In a research journal about electronic imaging, I found a recent article co-authored by a certain Nikolaos G. Bourbakis. It cracked me up.
Even though this is what I’m currently working on, I don’t know if my university has language requirements for mathematics Ph.D. students, but just as a matter of course we have to know French (as it is a French-language university, and classes are in French) and English (as most research papers are in English and most conferences have English as their main language). I’m not really fluent in any other language, but I probably could read math papers in a few others if required. (I already find it hard enough to read and understand research papers in English.) I have books in English and French, and pretty much all articles I’ve read were in English, but I know (having just asked a few fellow students) that one of our professors has written articles and/or books in Spanish.
That said, it can be more useful to think in one language or another for some concepts. For instance, Latin uses the same word (“ubi”) for “when” and “where”, a way of thinking that can come in very handy in relativity.
I thought that English “when” and “where” mapped pretty much exactly to “quando” and “ubi” in Latin.
I’m a mathematician in real life, and there are certainly untranslated works out there that I’ve had to read (a lot of work in algebraic geometry is in French, for example, and some of the massive works like GAGA have never (to my knowledge) been translated into English). It’s not absolutely imperative to know a foreign language; I don’t know any German or Russian, but I managed with just English and French. Knowledge of one foreign language (from a short list, I think) was required at my undergrad school for its grad students, but my grad school didn’t have such a requirement.
As for why there aren’t translations available, my guess would be that there just aren’t enough competent editors available. Translating math is very different than translating ordinary prose, or even technical documents from areas outside of math. With the use of TeX and its packages widespread now, most mathematicians write up their own texts themselves or run it past another mathematicians, rather than relying on a general editor. For that matter, many of the translations I’ve seen have been done by students of the original author. In short, translation is hard and time-consuming, and there’s not a huge market for the products or much prestige in making them.
I should also mention that, while knowledge of foreign languages isn’t required in physics, it’s still not uncommon (though I think it’s mostly for communicating directly with collaborators, not for reading papers). I remember one amusing time when one of my (American) professors gave a talk in French, because he had just gotten back from a conference in France and hadn’t had a chance to translate all of the slides he’d presented there.
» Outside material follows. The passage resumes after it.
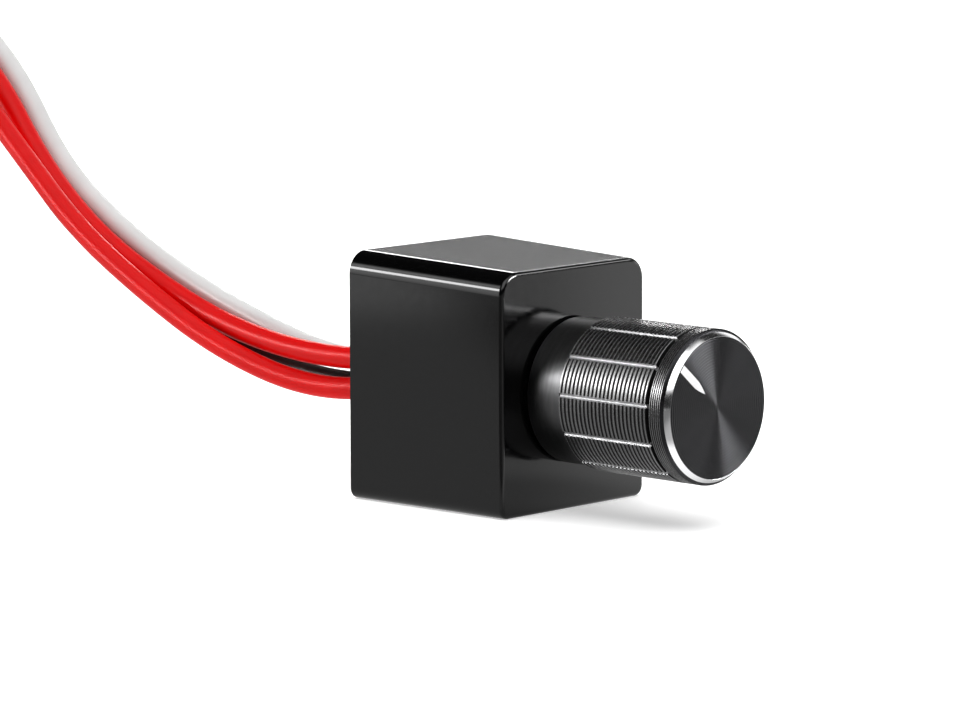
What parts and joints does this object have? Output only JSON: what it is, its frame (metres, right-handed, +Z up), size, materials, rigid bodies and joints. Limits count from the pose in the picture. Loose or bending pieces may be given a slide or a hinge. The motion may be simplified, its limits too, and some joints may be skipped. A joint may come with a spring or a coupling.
{
  "type": "rotary control unit",
  "caption": "Small black moulded control box with a ribbed aluminium rotary knob in front and coloured flying leads out of its back.",
  "frame": {"origin": "centre of the flat base of the box, on the surface it stands on", "axes": "+Z up, +Y from the knob to the back, +X to the right of a person facing the knob"},
  "size_m": [0.0264, 0.1726, 0.0444],
  "materials": {
    "housing_plastic": "gloss",
    "cover_plastic": "fine texture",
    "screw_steel": "zinc plated",
    "zinc": "die cast, plated",
    "can_steel": "bright",
    "phenolic": "satin",
    "carbon": "matt",
    "silver_ink": "matt",
    "tinned_brass": "bright",
    "shaft_metal": "turned",
    "spring_steel": "bright",
    "carrier_plastic": "satin",
    "bronze": "bright",
    "nut_plating": "nickel plated",
    "black_anodised": "anodised, fine turned rings",
    "insert_plastic": "satin",
    "white_paint": "satin",
    "board_laminate": "solder mask",
    "solder": "bright",
    "epoxy": "moulded",
    "capacitor_can": "bright",
    "resistor_ceramic": "glazed",
    "grommet_rubber": "matt",
    "nylon": "satin",
    "red_pvc": "satin gloss",
    "white_pvc": "satin gloss",
    "black_pvc": "satin gloss",
    "tinned_copper": "tinned strands"
  },
  "bodies": {
    "housing": {"housing_shell": "housing_plastic", "rear_cover": "cover_plastic", "cover_screws": "screw_steel", "bushing_plate": "zinc", "pot_can": "can_steel", "pot_wafer": "phenolic", "carbon_track": "carbon", "collector_ring": "silver_ink", "pot_terminals": "tinned_brass", "bushing_washer": "spring_steel", "bushing_nut": "nut_plating", "circuit_board": "board_laminate", "solder_joints": "solder", "power_transistor": "epoxy", "control_chip": "epoxy", "flyback_diode": "epoxy", "storage_capacitor": "capacitor_can", "chip_resistors": "resistor_ceramic", "wire_grommet": "grommet_rubber", "cable_tie": "nylon", "red_lead_upper": "red_pvc", "red_lead_lower": "red_pvc", "white_lead": "white_pvc", "black_lead": "black_pvc", "red_lead_upper_end": "tinned_copper", "red_lead_lower_end": "tinned_copper", "white_lead_end": "tinned_copper", "black_lead_end": "tinned_copper"},
    "knob_rotor": {"knob_shell": "black_anodised", "knob_insert": "insert_plastic", "pointer_inlay": "white_paint", "pot_shaft": "shaft_metal", "shaft_clip": "spring_steel", "wiper_carrier": "carrier_plastic", "wiper_contact": "bronze"}
  },
  "joints": [
    {"name": "knob_turn", "type": "hinge", "parent": "housing", "child": "knob_rotor", "pos_m": [0, -0.01, 0.0118], "axis": [0, 1, 0], "range_deg": [-100, 200]}
  ]
}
FWIW, the university where I got my Master’s degree (not in Math) would not allow you to enter the program unless you either had some basic level of proficiency in a foreign language or agreed to take a foreign language class. However, we were never, ever called upon to demonstrate that we actually possessed the foreign language skills we’d claimed on our applications.
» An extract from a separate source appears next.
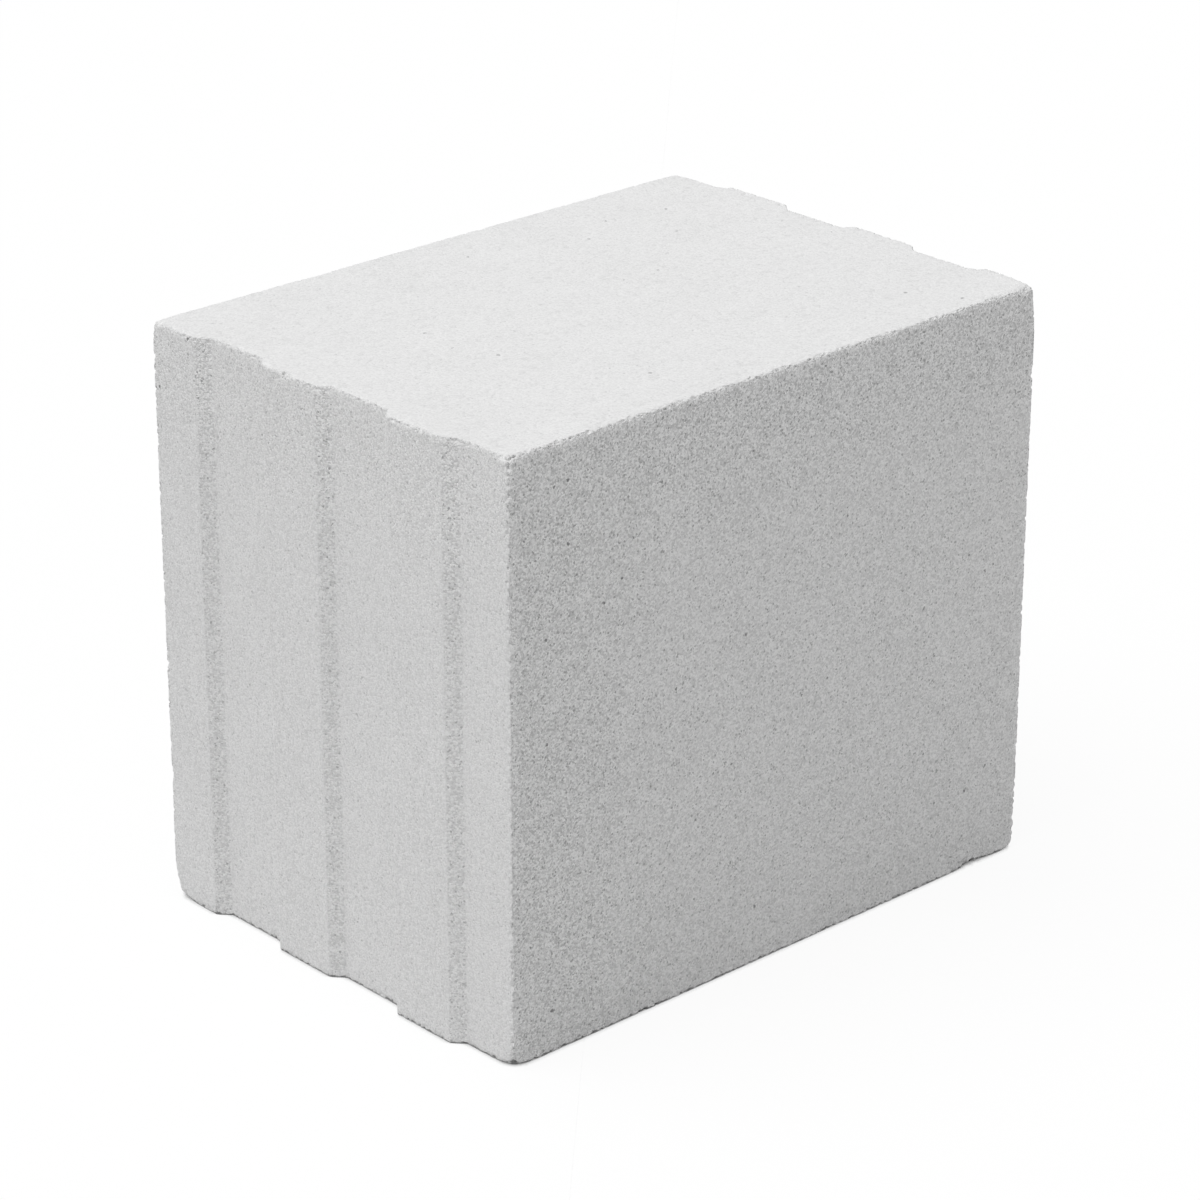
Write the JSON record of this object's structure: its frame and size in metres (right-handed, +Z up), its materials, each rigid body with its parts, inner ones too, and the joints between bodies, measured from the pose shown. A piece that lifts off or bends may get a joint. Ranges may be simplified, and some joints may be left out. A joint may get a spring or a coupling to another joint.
{
  "type": "calcium silicate block",
  "caption": "Solid sand-lime wall block with tongue-and-groove ends that key each block to the next along a course.",
  "frame": {"origin": "middle of the underside's bounding box, on the floor the block lies on", "axes": "+X along the wall from one keyed end to the other, +Y through the wall's thickness, +Z up the course height"},
  "size_m": [0.252, 0.18, 0.22],
  "materials": {
    "sand_lime": "matt, fine sandy grain, steam-cured sand and lime, pale neutral grey-white"
  },
  "bodies": {
    "root": {"block": "sand_lime"}
  },
  "joints": []
}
Since the department had my undergraduate transcript they might have verified that the language I claimed to speak was the same one I’d actually taken, but there wasn’t even the most casual of tests to see if I remembered any of it. This subject came up in conversation once with some classmates and everyone said that they’d never been questioned about their foreign language skills. So at least some schools (and this was a Big Ten school, not Sticksville U) are pretty lax about their foreign language requirements.